— Work required —
Would you pull out every line of the material that contains the string "FreeCAD"?
>>
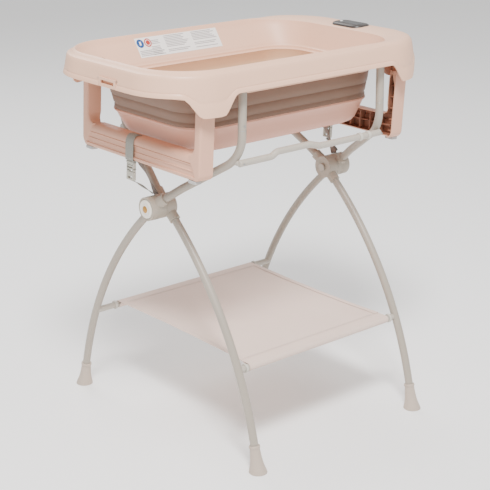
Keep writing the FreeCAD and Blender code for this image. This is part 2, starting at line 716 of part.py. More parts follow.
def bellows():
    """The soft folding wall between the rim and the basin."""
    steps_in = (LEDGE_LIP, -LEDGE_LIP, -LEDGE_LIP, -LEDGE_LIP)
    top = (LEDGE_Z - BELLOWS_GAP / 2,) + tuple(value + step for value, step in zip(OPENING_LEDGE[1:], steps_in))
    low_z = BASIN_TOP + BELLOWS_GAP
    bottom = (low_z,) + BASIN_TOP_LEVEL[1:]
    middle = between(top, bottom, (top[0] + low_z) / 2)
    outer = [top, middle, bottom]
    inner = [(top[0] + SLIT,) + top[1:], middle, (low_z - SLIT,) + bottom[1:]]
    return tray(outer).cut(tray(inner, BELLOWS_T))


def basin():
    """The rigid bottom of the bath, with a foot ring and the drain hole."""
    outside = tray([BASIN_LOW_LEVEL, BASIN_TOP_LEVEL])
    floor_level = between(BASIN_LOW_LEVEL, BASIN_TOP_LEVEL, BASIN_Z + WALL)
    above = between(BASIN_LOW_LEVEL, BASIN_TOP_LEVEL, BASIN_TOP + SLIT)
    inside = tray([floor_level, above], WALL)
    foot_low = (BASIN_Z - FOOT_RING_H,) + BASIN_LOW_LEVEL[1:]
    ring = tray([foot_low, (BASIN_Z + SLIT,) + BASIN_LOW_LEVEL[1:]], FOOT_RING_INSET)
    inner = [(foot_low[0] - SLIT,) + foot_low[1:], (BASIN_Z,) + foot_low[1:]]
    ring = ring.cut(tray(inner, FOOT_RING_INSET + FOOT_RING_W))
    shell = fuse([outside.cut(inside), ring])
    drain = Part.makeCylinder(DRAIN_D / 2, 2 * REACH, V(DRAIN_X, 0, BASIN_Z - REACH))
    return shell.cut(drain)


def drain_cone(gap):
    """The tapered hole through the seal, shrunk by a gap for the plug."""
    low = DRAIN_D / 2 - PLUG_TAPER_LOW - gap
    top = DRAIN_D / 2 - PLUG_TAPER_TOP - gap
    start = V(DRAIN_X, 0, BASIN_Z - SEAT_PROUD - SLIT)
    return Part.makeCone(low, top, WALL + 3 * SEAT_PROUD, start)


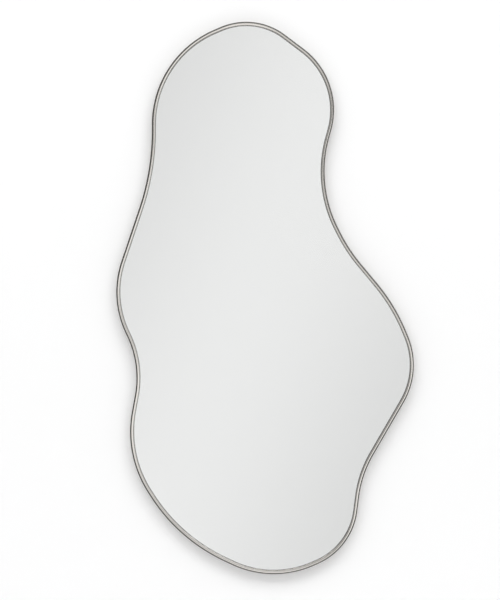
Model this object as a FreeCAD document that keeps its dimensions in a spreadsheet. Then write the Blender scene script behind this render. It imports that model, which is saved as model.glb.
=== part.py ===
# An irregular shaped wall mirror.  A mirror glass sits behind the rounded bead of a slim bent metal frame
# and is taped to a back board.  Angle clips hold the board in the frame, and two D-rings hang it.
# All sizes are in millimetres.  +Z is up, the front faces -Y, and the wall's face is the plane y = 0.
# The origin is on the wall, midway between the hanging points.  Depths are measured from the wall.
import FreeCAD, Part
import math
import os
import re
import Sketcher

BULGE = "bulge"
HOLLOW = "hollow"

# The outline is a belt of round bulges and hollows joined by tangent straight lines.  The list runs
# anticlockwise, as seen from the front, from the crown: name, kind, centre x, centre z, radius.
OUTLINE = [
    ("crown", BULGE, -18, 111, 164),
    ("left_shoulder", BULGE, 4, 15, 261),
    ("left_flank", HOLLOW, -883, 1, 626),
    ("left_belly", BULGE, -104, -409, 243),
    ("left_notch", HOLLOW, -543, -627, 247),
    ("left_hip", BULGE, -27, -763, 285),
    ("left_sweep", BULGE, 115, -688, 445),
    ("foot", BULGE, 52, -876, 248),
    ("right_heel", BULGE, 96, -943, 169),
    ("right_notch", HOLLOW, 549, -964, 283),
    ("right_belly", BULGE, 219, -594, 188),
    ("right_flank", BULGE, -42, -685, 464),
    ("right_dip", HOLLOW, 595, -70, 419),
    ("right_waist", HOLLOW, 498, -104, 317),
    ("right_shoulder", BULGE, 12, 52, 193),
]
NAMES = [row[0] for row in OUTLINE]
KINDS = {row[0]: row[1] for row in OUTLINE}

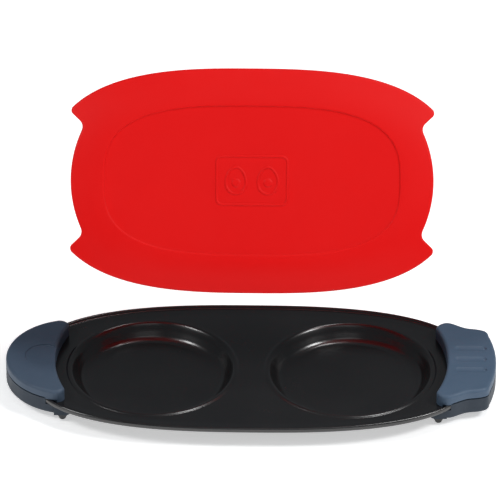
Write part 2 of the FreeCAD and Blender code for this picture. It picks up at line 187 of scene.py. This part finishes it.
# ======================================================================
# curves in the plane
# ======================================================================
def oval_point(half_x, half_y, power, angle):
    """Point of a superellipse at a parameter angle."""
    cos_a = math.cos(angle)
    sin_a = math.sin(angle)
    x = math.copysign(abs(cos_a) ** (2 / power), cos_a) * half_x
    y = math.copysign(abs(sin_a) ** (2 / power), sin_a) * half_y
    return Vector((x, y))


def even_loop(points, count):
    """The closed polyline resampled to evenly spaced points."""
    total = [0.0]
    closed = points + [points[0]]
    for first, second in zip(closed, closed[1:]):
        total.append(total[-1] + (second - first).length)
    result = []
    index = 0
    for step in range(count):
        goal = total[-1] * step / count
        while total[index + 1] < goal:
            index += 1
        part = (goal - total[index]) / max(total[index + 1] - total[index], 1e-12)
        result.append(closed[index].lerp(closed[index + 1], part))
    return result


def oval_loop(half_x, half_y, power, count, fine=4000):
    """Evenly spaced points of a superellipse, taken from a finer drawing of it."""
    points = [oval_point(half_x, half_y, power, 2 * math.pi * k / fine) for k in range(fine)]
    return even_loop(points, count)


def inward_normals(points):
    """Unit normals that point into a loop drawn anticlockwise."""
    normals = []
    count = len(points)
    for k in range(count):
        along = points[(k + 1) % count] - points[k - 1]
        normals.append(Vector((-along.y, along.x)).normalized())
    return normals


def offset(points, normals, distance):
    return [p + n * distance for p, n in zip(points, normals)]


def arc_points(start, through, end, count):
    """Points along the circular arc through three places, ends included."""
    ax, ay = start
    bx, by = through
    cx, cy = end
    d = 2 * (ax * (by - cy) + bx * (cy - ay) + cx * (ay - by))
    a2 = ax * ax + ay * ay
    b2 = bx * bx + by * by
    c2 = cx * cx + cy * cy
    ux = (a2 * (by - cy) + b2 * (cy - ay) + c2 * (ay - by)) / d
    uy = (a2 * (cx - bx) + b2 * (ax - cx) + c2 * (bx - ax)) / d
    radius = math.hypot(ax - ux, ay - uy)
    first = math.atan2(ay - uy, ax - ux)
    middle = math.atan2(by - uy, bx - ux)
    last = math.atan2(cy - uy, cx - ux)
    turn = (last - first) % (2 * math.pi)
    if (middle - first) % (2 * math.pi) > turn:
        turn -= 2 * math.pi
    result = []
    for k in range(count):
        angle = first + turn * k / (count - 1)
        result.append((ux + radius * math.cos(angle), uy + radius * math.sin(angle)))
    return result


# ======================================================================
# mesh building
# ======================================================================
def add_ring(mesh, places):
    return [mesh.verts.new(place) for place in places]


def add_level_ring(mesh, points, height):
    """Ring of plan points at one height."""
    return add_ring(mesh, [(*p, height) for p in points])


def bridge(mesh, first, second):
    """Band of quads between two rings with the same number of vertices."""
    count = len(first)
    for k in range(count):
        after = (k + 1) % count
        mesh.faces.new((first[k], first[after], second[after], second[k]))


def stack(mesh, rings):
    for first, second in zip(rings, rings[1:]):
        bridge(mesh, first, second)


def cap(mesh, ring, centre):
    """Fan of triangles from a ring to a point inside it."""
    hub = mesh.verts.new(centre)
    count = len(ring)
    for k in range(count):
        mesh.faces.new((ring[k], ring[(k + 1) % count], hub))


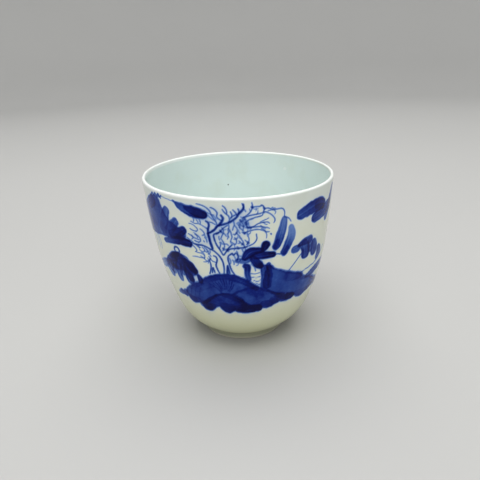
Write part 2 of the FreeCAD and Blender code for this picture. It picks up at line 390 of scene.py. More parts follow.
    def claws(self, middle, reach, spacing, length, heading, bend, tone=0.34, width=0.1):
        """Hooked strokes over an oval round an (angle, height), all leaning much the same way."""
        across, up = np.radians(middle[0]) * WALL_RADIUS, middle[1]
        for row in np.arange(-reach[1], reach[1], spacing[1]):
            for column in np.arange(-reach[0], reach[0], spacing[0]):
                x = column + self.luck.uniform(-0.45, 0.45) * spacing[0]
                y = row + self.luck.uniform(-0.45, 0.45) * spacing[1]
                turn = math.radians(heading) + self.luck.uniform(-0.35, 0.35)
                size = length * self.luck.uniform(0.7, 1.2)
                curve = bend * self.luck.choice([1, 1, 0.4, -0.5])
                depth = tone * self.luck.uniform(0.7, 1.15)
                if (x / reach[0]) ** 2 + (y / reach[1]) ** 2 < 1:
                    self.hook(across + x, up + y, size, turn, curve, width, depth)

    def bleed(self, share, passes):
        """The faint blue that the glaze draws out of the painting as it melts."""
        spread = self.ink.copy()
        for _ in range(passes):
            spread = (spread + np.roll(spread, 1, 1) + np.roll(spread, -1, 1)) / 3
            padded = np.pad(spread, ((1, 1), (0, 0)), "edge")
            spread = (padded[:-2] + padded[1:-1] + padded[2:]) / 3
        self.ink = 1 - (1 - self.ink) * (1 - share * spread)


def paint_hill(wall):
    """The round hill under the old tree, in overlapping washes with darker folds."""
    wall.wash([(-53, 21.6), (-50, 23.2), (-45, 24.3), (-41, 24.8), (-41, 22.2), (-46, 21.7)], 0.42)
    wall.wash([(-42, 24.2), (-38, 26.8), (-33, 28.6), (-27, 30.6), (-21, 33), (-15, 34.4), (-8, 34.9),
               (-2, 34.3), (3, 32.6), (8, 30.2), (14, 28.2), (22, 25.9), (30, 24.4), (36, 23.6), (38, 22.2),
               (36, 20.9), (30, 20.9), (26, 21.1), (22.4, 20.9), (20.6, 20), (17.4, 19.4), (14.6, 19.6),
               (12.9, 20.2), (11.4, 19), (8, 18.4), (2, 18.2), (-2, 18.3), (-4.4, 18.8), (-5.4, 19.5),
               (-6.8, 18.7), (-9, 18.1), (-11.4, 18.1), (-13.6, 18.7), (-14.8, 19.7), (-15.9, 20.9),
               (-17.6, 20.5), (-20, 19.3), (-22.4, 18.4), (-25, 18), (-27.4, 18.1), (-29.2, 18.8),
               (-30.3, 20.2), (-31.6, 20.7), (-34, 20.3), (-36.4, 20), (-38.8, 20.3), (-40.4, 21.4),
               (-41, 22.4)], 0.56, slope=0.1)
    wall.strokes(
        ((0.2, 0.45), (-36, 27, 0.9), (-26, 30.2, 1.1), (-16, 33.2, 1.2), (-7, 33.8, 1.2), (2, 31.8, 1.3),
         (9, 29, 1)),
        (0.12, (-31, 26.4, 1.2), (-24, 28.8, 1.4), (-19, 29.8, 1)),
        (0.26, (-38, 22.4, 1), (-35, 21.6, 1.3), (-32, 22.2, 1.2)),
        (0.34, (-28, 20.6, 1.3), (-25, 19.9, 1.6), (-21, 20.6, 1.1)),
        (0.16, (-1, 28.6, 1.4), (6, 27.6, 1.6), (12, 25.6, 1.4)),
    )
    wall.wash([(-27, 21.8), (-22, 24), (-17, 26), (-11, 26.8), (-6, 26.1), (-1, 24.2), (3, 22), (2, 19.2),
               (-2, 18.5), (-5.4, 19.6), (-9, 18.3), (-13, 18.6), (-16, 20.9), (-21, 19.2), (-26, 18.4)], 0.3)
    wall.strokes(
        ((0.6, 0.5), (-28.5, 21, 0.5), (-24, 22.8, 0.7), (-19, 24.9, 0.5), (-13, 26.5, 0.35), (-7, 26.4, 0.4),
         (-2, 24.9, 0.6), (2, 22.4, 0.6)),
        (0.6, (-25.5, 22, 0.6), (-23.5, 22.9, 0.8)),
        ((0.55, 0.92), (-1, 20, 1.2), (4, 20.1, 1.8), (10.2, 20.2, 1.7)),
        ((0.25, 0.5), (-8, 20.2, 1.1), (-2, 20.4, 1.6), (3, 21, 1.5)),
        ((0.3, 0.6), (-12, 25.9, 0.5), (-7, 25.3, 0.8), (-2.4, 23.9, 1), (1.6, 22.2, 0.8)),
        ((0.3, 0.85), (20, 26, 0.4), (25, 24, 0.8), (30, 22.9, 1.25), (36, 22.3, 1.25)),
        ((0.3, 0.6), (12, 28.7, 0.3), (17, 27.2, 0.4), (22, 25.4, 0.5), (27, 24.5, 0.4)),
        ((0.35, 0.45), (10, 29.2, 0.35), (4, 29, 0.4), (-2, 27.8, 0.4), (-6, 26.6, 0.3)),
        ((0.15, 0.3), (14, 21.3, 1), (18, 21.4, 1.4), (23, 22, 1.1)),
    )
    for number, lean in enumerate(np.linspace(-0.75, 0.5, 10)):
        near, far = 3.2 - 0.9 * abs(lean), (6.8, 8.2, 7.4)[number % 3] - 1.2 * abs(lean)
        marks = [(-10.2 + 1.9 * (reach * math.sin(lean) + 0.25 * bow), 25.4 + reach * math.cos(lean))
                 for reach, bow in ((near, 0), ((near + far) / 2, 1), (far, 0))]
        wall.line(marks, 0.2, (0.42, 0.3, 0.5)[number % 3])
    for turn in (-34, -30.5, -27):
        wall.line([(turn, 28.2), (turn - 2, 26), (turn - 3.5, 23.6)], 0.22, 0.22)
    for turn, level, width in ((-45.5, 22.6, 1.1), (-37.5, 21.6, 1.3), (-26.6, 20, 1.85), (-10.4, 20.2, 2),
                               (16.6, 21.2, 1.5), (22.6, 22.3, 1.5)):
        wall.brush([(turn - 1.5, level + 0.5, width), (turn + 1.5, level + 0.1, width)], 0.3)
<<
— Result —
Keep writing the FreeCAD and Blender code for this image. This is part 2, starting at line 716 of part.py. More parts follow.
Model this object as a FreeCAD document that keeps its dimensions in a spreadsheet. Then write the Blender scene script behind this render. It imports that model, which is saved as model.glb.
import FreeCAD, Part
Write part 2 of the FreeCAD and Blender code for this picture. It picks up at line 187 of scene.py. This part finishes it.
Write part 2 of the FreeCAD and Blender code for this picture. It picks up at line 390 of scene.py. More parts follow.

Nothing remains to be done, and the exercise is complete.